As was reported earlier, al-Barazi was detained upon his arrival at Rio de Janeiro airport over accreditation problems. The Syrian Swimming Federation had not notified the International Olympic Committee (IOC) of the athlete’s arrival. The Brazilian authorities grew suspicious that al-Barazi might be a member of the Islamic State terrorist organization (outlawed in Russia).

Al-Barazi had to demonstrate lots of electronic letters to Brazilian law-enforcement agencies to prove he was a swimmer who had qualified for the Olympics.

"This was a disappointing incident but it is already over," al-Barazi said.

"Yes, I’m living in the United States but up to now I sometimes hear whisper behind my back because I’m a Syrian. I want to say loudly that I’m happy that I’m representing Syria at the Olympic Games. This is a big honor for me and an amazing experience for me. I feel the true Olympian spirit here in the Olympic Village: the village for athletes is a place of peace and unity of peoples," the Syrian swimmer said.

The Syrian swimmer competed in the 100m breaststroke distance but failed to advance to the next round.

‘Of course, I’m dissatisfied with my result," al-Barazi said. "Quite recently, my result was 2 seconds faster. Nevertheless, I’m enjoying that I’m performing at the Olympics," the Syrian swimmer said.

Olympics heroine Mardini fled Syria by swimming

The IOC made an historic decision in March to allow a team of refugees to compete at the 2016 Rio Olympics. The refugee team is competing at the Olympics for the first time. The IOC’s decision has already been recognized as historic, embodying then true Olympic values and sending a message encoded in the Olympics’ main symbols: five interlaced rings symbolizing the union of five continents and the meeting of the athletes of the world.

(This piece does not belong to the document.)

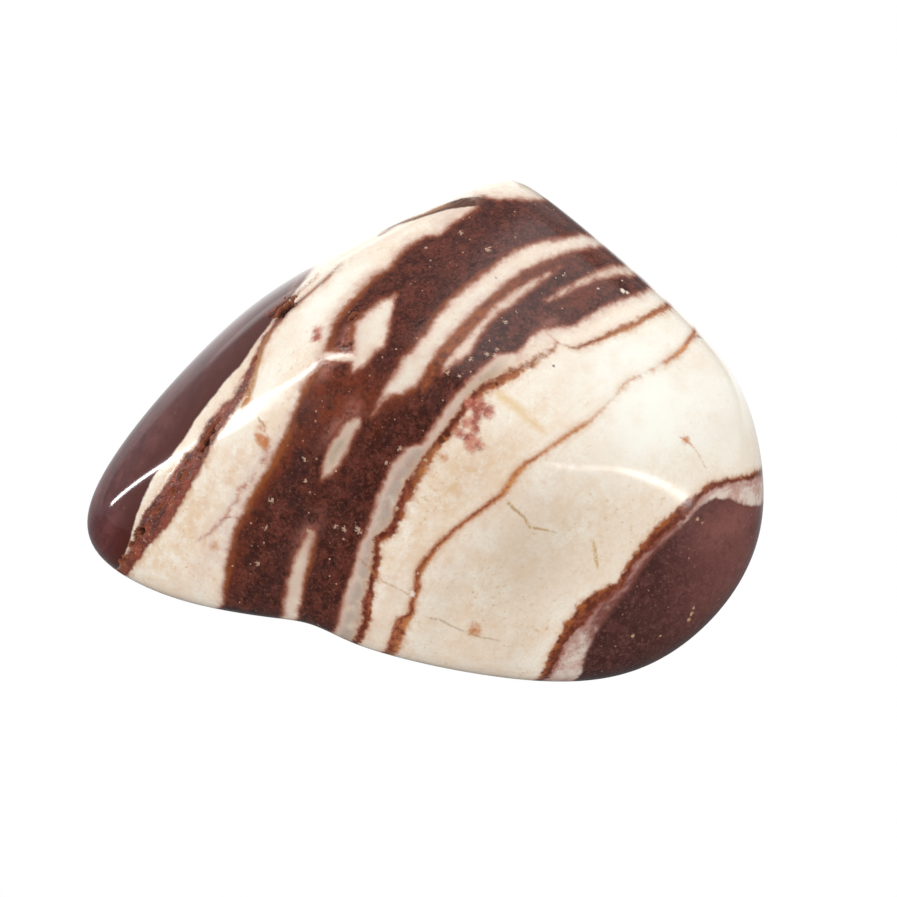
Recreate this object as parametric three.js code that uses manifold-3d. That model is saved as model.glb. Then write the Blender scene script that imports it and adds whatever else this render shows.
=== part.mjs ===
// A tumbled zebra jasper: one banded stone, a broken chip worn round and polished in a tumbling barrel.
// Millimetres, +Z up. The long way of the stone runs along X, with its narrow nose at -X. It rests on its
// flattest side, with that face on z = 0 and the origin under the middle of its box.
// Directions are given as an azimuth from +X towards +Y and an elevation, in degrees, seen from the heart of
// the stone, the point every face, hollow and pit is measured from.
import * as THREE from "three";
import { mergeVertices } from "three/addons/utils/BufferGeometryUtils.js";
import Module from "manifold-3d";

const wasm = await Module();
wasm.setup();

// The broken faces of the chip before it was tumbled. Each one would cut the stone off at its reach from the
// heart. Wear is how far the tumbling has softened the face into its neighbours. Both are in millimetres.
const FACES = [
  { name: "top of the nose flank", azimuth: 146, elevation: 32, reach: 12.8, wear: 0.7 },
  { name: "crest flank", azimuth: 126, elevation: 42, reach: 11.8, wear: 0.5 },
  { name: "upper nose", azimuth: 156, elevation: 12, reach: 16.75, wear: 1 },
  { name: "back of the crest", azimuth: 62, elevation: 44, reach: 17.4, wear: 0.8 },
  { name: "back right shoulder", azimuth: 37, elevation: 35, reach: 14.7, wear: 0.75 },
  { name: "top of the right end", azimuth: 19, elevation: 19.5, reach: 17.5, wear: 0.9 },
  { name: "right end", azimuth: 5, elevation: 6, reach: 18.6, wear: 0.9 },
  { name: "lower right end", azimuth: -16, elevation: -17, reach: 19.7, wear: 1 },
  { name: "right heel", azimuth: -39, elevation: -36, reach: 18.2, wear: 1 },
  { name: "heel", azimuth: -76, elevation: -45, reach: 15.5, wear: 1 },
  { name: "under the nose", azimuth: -107, elevation: -46, reach: 12.4, wear: 0.8 },
  { name: "chin", azimuth: -131, elevation: -40, reach: 15.8, wear: 1 },
  { name: "nose tip", azimuth: -168, elevation: -13, reach: 21.6, wear: 1.2 },
  { name: "front", azimuth: -84, elevation: 21, reach: 11.5, wear: 1.2 },
  { name: "upper right slope", azimuth: -56, elevation: 63, reach: 11.6, wear: 1.2 },
  { name: "crown", azimuth: -144, elevation: 79, reach: 11.8, wear: 1.2 },
  { name: "nose flank", azimuth: -170, elevation: 51, reach: 12, wear: 0.8 },
  { name: "front of the nose", azimuth: -115, elevation: 26, reach: 10.9, wear: 1 },
  { name: "front right end", azimuth: -50, elevation: 22, reach: 15.8, wear: 1.2 },
  { name: "underside", azimuth: 0, elevation: -90, reach: 11.3, wear: 1.6 },
  { name: "back", azimuth: 90, elevation: 6, reach: 13, wear: 1.4 },
  { name: "back of the nose", azimuth: 141, elevation: -12, reach: 15, wear: 1.4 },
  { name: "back right", azimuth: 43, elevation: -9, reach: 16, wear: 1.4 },
  { name: "under the back", azimuth: 82, elevation: -45, reach: 13, wear: 1.4 },
];

// Broad shallow hollows where flakes came away before the tumbling. Depth is in millimetres, and spread is
// the angle over which a hollow fades out, in degrees.
const HOLLOWS = [
  { name: "flake scar under the nose", azimuth: -137, elevation: -33, depth: 0.8, spread: 17 },
  { name: "upper edge of the flake scar", azimuth: -123, elevation: -19, depth: 0.4, spread: 10 },
  { name: "foot of the flake scar", azimuth: -121, elevation: -41, depth: 0.95, spread: 17 },
  { name: "dish in the nose flank", azimuth: 172, elevation: 47, depth: 0.2, spread: 16 },
  { name: "hollow in the back", azimuth: 103, elevation: -8, depth: 0.6, spread: 19 },
  { name: "scar on the back right", azimuth: 58, elevation: 14, depth: 0.5, spread: 12 },
  { name: "scar behind the nose", azimuth: 152, elevation: -22, depth: 0.5, spread: 12 },
  { name: "dimple in the right end", azimuth: 12, elevation: -12, depth: 0.35, spread: 11 },
];

// Open pits the polish never reached. Each runs from one direction to another, [azimuth, elevation], and is
// so wide and so deep in millimetres. Most lie in the brown vein that crosses the nose and goes on round the
// back of the stone.
const PITS = [
  { name: "slit in the vein", from: [-157.7, 15.1], to: [-159.7, 22], width: 0.5, depth: 0.6 },
  { name: "pit at the nose", from: [-158.3, -5.1], to: [-157.9, -2.3], width: 0.5, depth: 0.6 },
  { name: "pinhole at the nose", from: [-158.9, -7], to: [-158.3, -5.5], width: 0.3, depth: 0.35 },
  { name: "first scratch in the vein", from: [-158.3, -0.2], to: [-157.4, 2.6], width: 0.3, depth: 0.3 },
  { name: "second scratch in the vein", from: [-157.8, 4], to: [-157.2, 6.2], width: 0.34, depth: 0.3 },
  { name: "pit under the nose", from: [-159.9, -11.6], to: [-158.7, -8.9], width: 0.4, depth: 0.35 },
  { name: "hole in the nose flank", from: [173.8, 42.9], to: [167.6, 49.4], width: 0.7, depth: 0.8 },
  { name: "hole by the cream lens", from: [-155, 65.5], to: [-159.4, 68.6], width: 0.5, depth: 0.5 },
  { name: "narrow pit in the flank", from: [-168.5, 35.1], to: [-172.3, 38.2], width: 0.3, depth: 0.3 },
  { name: "slit behind the nose", from: [162, -11], to: [156, -7], width: 0.5, depth: 0.6 },
  { name: "pit behind the nose", from: [146, -1], to: [142.6, 1.2], width: 0.4, depth: 0.4 },
  { name: "pit in the back", from: [129, 10], to: [126.4, 14], width: 0.45, depth: 0.5 },
  { name: "slit behind the crest", from: [124.4, 33], to: [123.2, 39], width: 0.4, depth: 0.45 },
  { name: "pit at the back right", from: [50, -21], to: [52.6, -18.6], width: 0.4, depth: 0.4 },
  { name: "pinhole in the back", from: [80, 3], to: [81.6, 4.6], width: 0.3, depth: 0.3 },
];

const SEAT_DEPTH = 0.4; // how much the resting face is worn flat
const SKIN_DETAIL = 16; // cuts along each edge of the icosahedron the skin grows from
const PIT_DETAIL = 2;
const PIT_RAGGEDNESS = 0.16; // how far a pit's wall strays from a smooth oval, as a share of its size
const FURTHEST = 40; // a radius outside every face, where the search for the skin starts
const SEARCH_STEPS = 30;

function direction(azimuth, elevation) {
  const around = THREE.MathUtils.degToRad(azimuth);
  const up = THREE.MathUtils.degToRad(elevation);
  return new THREE.Vector3(
    Math.cos(up) * Math.cos(around),
    Math.cos(up) * Math.sin(around),
    Math.sin(up),
  );
}

const faces = FACES.map((face) => ({ ...face, normal: direction(face.azimuth, face.elevation) }));

const hollows = HOLLOWS.map((hollow) => ({
  normal: direction(hollow.azimuth, hollow.elevation),
  depth: hollow.depth,
  spread: THREE.MathUtils.degToRad(hollow.spread),
}));

// How hard each face presses at a point, and how much of a share of the pressing is its own.
function press(point) {
  const pasts = faces.map((face) => (point.dot(face.normal) - face.reach) / face.wear);
  const most = Math.max(...pasts);
  const pushes = pasts.map((past) => Math.exp(past - most));
  const total = pushes.reduce((sum, push) => sum + push, 0);
  return { level: most + Math.log(total), shares: pushes.map((push) => push / total) };
}

// How far the skin lies from the heart, where the pressing of all the faces adds up to one. Newton's method
// walks in to it from outside.
function faceRadius(towards) {
  let radius = FURTHEST;
  for (let step = 0; step < SEARCH_STEPS; step++) {
    const { level, shares } = press(towards.clone().multiplyScalar(radius));
    const slopes = faces.map((face, i) => (shares[i] * face.normal.dot(towards)) / face.wear);
    radius -= level / slopes.reduce((sum, slope) => sum + slope, 0);
  }
  return radius;
}

function hollowDepth(towards) {
  const depths = hollows.map((h) => h.depth * Math.exp(-((h.normal.angleTo(towards) / h.spread) ** 2)));
  return depths.reduce((sum, depth) => sum + depth, 0);
}

function skinPoint(towards) {
  return towards.clone().multiplyScalar(faceRadius(towards) - hollowDepth(towards));
}

// The way the skin faces at a point, from the faces that press there.
function skinNormal(point) {
  const { shares } = press(point);
  const normal = new THREE.Vector3();
  faces.forEach((face, i) => normal.addScaledVector(face.normal, shares[i] / face.wear));
  return normal.normalize();
}

function roundBall(detail) {
  const geometry = new THREE.IcosahedronGeometry(1, detail);
  geometry.deleteAttribute("normal");
  geometry.deleteAttribute("uv");
  return mergeVertices(geometry);
}

// A copy of the ball with every point moved to where the rule sends its direction.
function reshape(ball, rule) {
  const points = ball.getAttribute("position");
  const towards = new THREE.Vector3();
  for (let i = 0; i < points.count; i++) {
    towards.fromBufferAttribute(points, i).normalize();
    const moved = rule(towards);
    points.setXYZ(i, moved.x, moved.y, moved.z);
  }
  return ball;
}

// Small swells and dips that make a pit ragged. The pit's place in the list shifts them.
function ragged(towards, shift) {
  const longWave = Math.sin(5 * towards.x + 3 * towards.y + shift);
  const shortWave = Math.sin(6 * towards.z - 4 * towards.y + 2 * shift);
  return 1 + (PIT_RAGGEDNESS * (longWave + shortWave)) / 2;
}

// The ragged oval that a pit takes out of the stone, centred on the skin with its long way along the pit.
function pitTool(pit, place) {
  const start = skinPoint(direction(...pit.from));
  const end = skinPoint(direction(...pit.to));
  const middle = skinPoint(start.clone().add(end).normalize());
  const outwards = skinNormal(middle);
  const along = end.clone().sub(start).projectOnPlane(outwards).normalize();
  const across = outwards.clone().cross(along);
  const length = start.distanceTo(end);
  const frame = new THREE.Matrix4().makeBasis(
    along.multiplyScalar(length / 2),
    across.multiplyScalar(pit.width / 2),
    outwards.multiplyScalar(pit.depth),
  );
  frame.setPosition(middle);
  const rule = (towards) => towards.clone().multiplyScalar(ragged(towards, place));
  return reshape(roundBall(PIT_DETAIL), rule).applyMatrix4(frame);
}

// A block whose top face trims the underside to a small true flat.
function seatTool() {
  const underside = FACES.find((face) => face.name === "underside");
  const block = new THREE.BoxGeometry(FURTHEST * 2, FURTHEST * 2, FURTHEST);
  block.deleteAttribute("normal");
  block.deleteAttribute("uv");
  return mergeVertices(block).translate(0, 0, SEAT_DEPTH - underside.reach - FURTHEST / 2);
}

function toSolid(geometry) {
  const vertProperties = new Float32Array(geometry.getAttribute("position").array);
  const triVerts = new Uint32Array(geometry.getIndex().array);
  return new wasm.Manifold(new wasm.Mesh({ numProp: 3, vertProperties, triVerts }));
}

function toGeometry(solid) {
  const mesh = solid.getMesh();
  const positions = new Float32Array(mesh.vertProperties);
  const geometry = new THREE.BufferGeometry();
  geometry.setAttribute("position", new THREE.BufferAttribute(positions, mesh.numProp));
  geometry.setIndex(new THREE.BufferAttribute(new Uint32Array(mesh.triVerts), 1));
  return geometry;
}

function carvedStone() {
  const whole = toSolid(reshape(roundBall(SKIN_DETAIL), skinPoint));
  const tools = [seatTool(), ...PITS.map(pitTool)];
  return toGeometry(tools.reduce((stone, tool) => stone.subtract(toSolid(tool)), whole));
}

// Sets the stone down on z = 0 with the middle of its box over the origin.
function settle(geometry) {
  geometry.computeBoundingBox();
  const middle = geometry.boundingBox.getCenter(new THREE.Vector3());
  geometry.translate(-middle.x, -middle.y, -geometry.boundingBox.min.z);
  return geometry;
}

const jasper = new THREE.MeshStandardMaterial({ color: 0xd9c5ab, roughness: 0.18, metalness: 0 });
const stone = new THREE.Mesh(settle(carvedStone()), jasper);
stone.name = "jasper_stone";
stone.geometry.computeVertexNormals();

const group = new THREE.Group();
group.name = "tumbled_zebra_jasper";
group.add(stone);
export default group;
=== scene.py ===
import functools
import math
import bmesh
import bpy
import numpy as np
from mathutils import Euler, Matrix, Vector, noise


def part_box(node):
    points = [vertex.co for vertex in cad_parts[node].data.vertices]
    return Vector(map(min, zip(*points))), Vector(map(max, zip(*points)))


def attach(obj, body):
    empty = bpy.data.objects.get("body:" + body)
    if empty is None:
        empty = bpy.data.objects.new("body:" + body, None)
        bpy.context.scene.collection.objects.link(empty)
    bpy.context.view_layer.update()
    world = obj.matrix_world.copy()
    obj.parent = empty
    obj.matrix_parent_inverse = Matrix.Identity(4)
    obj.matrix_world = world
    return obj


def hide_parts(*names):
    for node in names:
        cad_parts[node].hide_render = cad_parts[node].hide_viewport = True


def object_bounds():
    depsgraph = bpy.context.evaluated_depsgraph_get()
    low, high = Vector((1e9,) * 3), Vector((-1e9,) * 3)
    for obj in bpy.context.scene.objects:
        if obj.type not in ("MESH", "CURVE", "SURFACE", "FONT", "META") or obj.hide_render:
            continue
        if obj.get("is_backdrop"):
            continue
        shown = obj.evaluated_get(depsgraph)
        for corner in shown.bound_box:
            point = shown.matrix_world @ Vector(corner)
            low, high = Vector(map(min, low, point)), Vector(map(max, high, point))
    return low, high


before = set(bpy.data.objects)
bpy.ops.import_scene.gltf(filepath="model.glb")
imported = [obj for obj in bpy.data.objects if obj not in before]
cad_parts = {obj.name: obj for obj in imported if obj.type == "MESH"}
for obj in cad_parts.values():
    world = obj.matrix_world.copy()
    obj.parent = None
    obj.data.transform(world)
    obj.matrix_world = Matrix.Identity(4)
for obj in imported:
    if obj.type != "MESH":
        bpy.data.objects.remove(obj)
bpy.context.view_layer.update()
mm = 0.001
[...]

The refugee team is competing at the Rio Olympics under the Olympic flag. Overall, 45 athletes were bidding for joining the refugee team. As a result, 10 athletes were selected, including 18-year-old Syrian swimmer Yusra Mardini who has become a heroine of the Olympic Games.

The swimmer fled war-torn Syria together with her elder sister Sarah last year. The Mardini sisters had to sail in an inflatable boat together with a group of 20 people for many hours from Turkey to Greece to get to Germany where the girls’ parents were already staying. However, the boat’s motor failed at some moment. Aside from Yusra, only three passengers aboard the boat could swim. So, Yusra and the three passengers jumped into the sea and spent more than three hours and a half in cold water, pushing the boat to land. All the refugees were rescued and in 35 days the sisters reunited with their family in Berlin.

According to Mardini, she does not recollect the dramatic events of that day as the worst horror in her life. "These are not entirely horrible memories for me," the swimmer told journalists.

"I’m well aware that most likely I wouldn’t have survived without my ability to swim. That is why, I assess this episode of my life with the plus sign," she said.

After her rescue, Mardini continued training and then was invited to the refugee team to compete at the Olympics. "My message to all the participants in the Olympic Games is as follows: never give up," the Syrian swimmer said.